Mon avis : Didier Convard est un habitué de ces scénarios haletants évoquant des dossiers secrets et touchant au surnaturel, à l'ésotérique. Ainsi ce premier tome du diptyque annoncé évoque la disparition d’objets initiatiques et occultes, de reliques et d’objets sacrés comme le miroir d'Arrapha, une petite pyramide, un coffret en bois, une page d’un manuscrit légendaire … tous liés à la lumière ou à Lucifer, l’ange déchu. Pas le temps de s'attarder sur l’une des disparitions puisqu'elles se succèdent dans différents endroits du monde. Une course contre la montre est lancée et cela va très vite.

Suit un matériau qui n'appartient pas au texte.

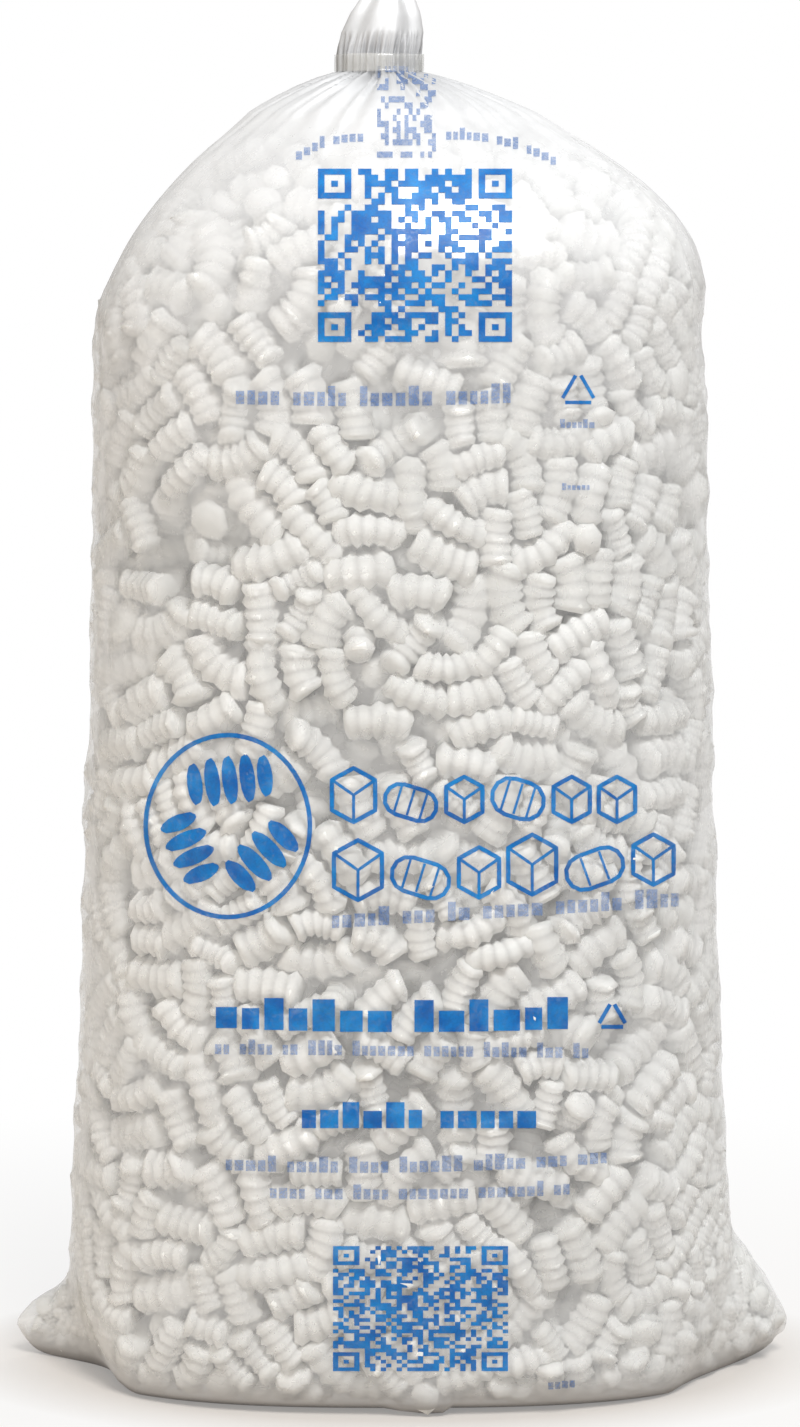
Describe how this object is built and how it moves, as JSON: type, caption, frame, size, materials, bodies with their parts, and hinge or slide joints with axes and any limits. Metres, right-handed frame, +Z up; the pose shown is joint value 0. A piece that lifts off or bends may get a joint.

On notera que Didier Convard a dû adapter et condenser en deux albums BD seulement le roman de Gilles Legardinier (528 pages dans son édition originale publiée en 2016 chez Flammarion).Comme toujours, son récit mêle habilement fiction et histoire dans une intrigue captivante. Les indices s’accumulent, les suppositions vont bon train mais sans vraiment nous donner de réponses… du moins pour le moment. C'est aussi ce qui nous tient en haleine.
On pense aussi à la série X-Files ou aux films de la Saga Indiana Jones sans ce côté aventurier et sans les actions d’éclat que peuvent procurer les images animées. Agréable retour de Didier Convard dans un récit d'aventures ésotériques ponctué de touches d’humour.Au dessin, je retrouve avec plaisir Olivier Brazao après l'Elixir du temps, une autre BD d'aventures.
S’il a moins l'occasion ici de dessiner les héros en pleine action, il fait malgré tout très fort.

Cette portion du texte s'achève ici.